* Begin GIVEN MATERIAL *
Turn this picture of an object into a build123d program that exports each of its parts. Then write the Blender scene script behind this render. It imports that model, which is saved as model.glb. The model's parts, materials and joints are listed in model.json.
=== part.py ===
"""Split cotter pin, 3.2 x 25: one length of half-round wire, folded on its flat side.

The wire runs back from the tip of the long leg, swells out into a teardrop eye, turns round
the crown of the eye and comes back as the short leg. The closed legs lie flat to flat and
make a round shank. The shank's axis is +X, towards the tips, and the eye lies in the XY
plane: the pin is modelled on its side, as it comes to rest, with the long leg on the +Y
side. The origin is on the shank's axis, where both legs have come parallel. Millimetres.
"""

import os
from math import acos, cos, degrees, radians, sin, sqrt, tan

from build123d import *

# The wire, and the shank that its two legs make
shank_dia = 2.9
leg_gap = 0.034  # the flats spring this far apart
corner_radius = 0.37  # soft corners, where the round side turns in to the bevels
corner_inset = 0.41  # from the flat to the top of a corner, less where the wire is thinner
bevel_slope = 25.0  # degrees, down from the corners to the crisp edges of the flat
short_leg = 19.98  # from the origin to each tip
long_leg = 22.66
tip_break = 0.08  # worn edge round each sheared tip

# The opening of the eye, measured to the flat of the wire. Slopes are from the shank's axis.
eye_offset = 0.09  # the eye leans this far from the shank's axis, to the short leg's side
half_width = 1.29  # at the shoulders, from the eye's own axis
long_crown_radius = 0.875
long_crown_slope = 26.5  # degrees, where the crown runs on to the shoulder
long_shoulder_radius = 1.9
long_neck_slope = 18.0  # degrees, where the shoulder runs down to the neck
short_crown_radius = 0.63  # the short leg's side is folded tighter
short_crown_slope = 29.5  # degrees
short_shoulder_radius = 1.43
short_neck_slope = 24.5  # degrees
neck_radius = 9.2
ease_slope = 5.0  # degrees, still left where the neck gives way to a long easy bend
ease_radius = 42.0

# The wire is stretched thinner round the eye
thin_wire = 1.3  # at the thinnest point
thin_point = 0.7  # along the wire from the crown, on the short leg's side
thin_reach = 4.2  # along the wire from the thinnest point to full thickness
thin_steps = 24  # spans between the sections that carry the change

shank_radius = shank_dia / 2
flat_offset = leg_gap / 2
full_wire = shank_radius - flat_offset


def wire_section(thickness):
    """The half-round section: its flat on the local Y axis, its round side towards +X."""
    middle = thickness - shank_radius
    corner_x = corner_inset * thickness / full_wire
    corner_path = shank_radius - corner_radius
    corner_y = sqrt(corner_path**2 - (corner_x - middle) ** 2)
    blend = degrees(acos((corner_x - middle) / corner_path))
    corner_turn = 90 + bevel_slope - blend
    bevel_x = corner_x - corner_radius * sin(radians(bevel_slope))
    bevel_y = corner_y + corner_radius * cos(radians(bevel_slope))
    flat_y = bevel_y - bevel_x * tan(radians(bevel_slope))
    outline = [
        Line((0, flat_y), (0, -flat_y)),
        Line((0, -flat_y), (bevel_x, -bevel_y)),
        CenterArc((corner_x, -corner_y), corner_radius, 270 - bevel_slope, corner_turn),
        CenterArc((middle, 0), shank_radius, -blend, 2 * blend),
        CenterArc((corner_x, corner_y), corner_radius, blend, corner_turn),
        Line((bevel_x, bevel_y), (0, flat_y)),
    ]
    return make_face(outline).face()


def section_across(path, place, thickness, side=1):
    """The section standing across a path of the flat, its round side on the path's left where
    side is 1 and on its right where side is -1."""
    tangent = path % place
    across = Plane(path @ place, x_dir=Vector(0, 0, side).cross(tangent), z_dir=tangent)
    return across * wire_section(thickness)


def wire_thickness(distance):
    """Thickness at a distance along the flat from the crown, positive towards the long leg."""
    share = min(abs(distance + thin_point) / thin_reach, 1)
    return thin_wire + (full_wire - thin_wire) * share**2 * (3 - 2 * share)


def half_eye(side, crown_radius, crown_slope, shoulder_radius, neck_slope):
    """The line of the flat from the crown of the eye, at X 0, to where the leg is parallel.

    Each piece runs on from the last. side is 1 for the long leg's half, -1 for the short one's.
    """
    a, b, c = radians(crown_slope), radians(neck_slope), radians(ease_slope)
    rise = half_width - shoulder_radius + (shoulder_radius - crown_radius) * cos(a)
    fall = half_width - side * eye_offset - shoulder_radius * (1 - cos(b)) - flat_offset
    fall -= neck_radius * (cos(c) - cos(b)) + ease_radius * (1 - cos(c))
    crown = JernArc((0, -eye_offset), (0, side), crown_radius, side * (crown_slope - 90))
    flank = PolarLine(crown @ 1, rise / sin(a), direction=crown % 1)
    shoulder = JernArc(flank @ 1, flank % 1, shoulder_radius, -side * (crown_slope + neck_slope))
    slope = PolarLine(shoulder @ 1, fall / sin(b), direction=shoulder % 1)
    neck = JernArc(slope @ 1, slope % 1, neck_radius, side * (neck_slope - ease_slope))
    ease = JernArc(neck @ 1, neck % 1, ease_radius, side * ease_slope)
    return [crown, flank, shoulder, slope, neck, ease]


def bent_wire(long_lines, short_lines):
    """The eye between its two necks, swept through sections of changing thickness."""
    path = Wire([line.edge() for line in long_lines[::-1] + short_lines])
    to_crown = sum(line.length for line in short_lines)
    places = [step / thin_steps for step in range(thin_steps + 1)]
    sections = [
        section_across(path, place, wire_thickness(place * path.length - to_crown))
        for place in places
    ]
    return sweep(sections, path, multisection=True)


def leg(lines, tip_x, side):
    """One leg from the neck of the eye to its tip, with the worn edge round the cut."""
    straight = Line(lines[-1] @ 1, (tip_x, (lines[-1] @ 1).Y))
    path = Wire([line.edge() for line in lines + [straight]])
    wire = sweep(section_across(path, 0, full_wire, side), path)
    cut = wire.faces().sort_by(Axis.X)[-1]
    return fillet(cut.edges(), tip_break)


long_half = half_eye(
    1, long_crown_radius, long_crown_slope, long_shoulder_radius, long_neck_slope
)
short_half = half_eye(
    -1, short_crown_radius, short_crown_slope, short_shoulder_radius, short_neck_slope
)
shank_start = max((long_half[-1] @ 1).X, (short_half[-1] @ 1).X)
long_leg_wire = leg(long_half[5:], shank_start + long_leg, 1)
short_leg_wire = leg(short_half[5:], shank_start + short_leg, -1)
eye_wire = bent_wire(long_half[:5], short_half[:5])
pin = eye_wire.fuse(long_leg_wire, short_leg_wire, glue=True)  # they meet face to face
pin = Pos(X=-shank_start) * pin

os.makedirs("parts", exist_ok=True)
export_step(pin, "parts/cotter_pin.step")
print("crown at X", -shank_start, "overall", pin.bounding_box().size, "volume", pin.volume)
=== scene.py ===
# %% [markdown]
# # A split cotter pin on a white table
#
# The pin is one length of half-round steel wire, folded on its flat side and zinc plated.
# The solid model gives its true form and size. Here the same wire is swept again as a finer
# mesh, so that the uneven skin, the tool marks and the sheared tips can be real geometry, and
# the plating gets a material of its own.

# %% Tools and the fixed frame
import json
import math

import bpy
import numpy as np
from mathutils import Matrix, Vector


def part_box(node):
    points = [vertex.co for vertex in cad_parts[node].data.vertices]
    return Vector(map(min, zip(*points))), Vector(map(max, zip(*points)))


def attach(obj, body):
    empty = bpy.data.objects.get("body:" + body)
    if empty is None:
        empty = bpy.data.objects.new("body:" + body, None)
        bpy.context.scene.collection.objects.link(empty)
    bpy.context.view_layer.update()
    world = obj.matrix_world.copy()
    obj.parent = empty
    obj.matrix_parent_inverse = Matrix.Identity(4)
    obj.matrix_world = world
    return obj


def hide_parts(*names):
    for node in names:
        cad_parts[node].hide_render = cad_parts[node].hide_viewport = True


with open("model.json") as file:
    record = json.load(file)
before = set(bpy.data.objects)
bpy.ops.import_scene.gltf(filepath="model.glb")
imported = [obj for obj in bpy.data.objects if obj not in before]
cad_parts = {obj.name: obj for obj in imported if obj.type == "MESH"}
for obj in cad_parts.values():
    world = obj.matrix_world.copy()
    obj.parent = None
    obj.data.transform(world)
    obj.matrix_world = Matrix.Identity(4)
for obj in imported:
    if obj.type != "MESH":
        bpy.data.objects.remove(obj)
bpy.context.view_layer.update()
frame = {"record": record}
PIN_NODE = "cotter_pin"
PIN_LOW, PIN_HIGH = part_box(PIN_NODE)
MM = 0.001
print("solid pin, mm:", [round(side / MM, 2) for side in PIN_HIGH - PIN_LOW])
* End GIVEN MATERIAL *
**PROBLEM STATEMENT:** Repeat, exactly as they stand above, the lines from the line with "bpy.context.scene.collection.objects.link(empty)" to the line with "record = json.load(file)", both lines included.

**RESPONSE TO THE EXERCISE:**
        bpy.context.scene.collection.objects.link(empty)
    bpy.context.view_layer.update()
    world = obj.matrix_world.copy()
    obj.parent = empty
    obj.matrix_parent_inverse = Matrix.Identity(4)
    obj.matrix_world = world
    return obj


def hide_parts(*names):
    for node in names:
        cad_parts[node].hide_render = cad_parts[node].hide_viewport = True


with open("model.json") as file:
    record = json.load(file)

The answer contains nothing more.